Nichts desto trotz gibt es vielversprechende Alternativen, die sowohl preislich als auch praktisch überzeugen. Das Zürcher Start-up «smide» ist eines davon. Der E-Bike-Verleiher funktioniert nach dem gleichen Prinzip wie Voi. Auch «smide» vermietet seine bis zu 45 km/h schnellen E-Bikes in einem freefloating-System und rechnet per App ab. Der grosse Unterschied und Vorteil von «smide» liegt im Fahrzeug.

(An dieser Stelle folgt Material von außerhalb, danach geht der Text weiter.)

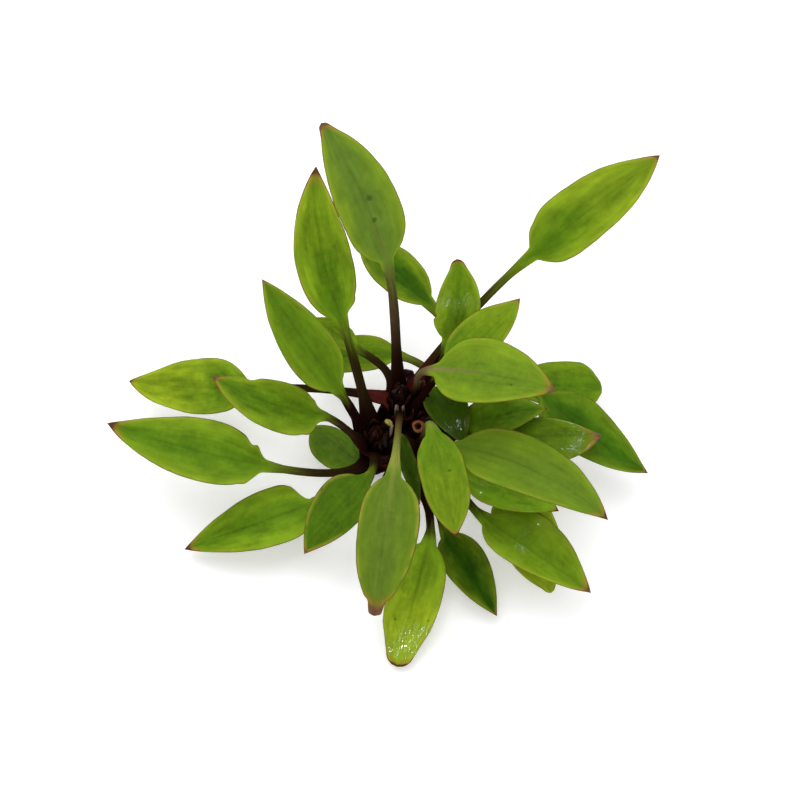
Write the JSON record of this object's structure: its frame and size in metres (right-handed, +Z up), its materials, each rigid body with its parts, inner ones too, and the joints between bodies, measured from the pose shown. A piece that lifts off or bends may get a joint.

Anders als die E-Scooter hat ein «smide» die gewohnte Stabilität, Bremskraft und Präsenz auf der Strasse, sowie die nötige Kraft auch einen Berg hinauf zu fahren oder bei Schnee nicht zu versinken. Ein grosses Plus für smide ist zudem der für schnelle E-Bikes obligatorische Helm. Dieser ist bei jedem Bike im Korb dabei. Vergleicht man die Leistungen beider Anbieter werden die Unterschiede schnell deutlich. Starten beide gleichzeitig beim theCO, so ist das E-Bike von «smide» in der Kybun Arena angelangt, bevor der Scooter die HSG erreicht. Trotz dieses grossen Unterschiedes kostet das E-Bike dennoch nur halb so viel wie sein langsamer Rivale, ohne gratis-Minuten und Abos – die studentische Wahl ist somit getroffen.

Zukunft

Das Fazit der Stadt St. Gallen zum Voi-Projekt wird sich zeigen, eine Weiterführung würde aber sowieso erst im Frühling in Frage kommen. Die Hoffnung auf einen schnellen E-Bike Verleih darf dafür geweckt werden. smide, unter anderem in den Uni-Städten Bern und Zürich schon etabliert, kann sich im Verlauf des nächsten Jahres auch einen Ausbau in St. Gallen vorstellen. Eine echte, umweltfreundliche Möglichkeit für die «letzte Meile» besteht also auch für die Studierenden der HSG.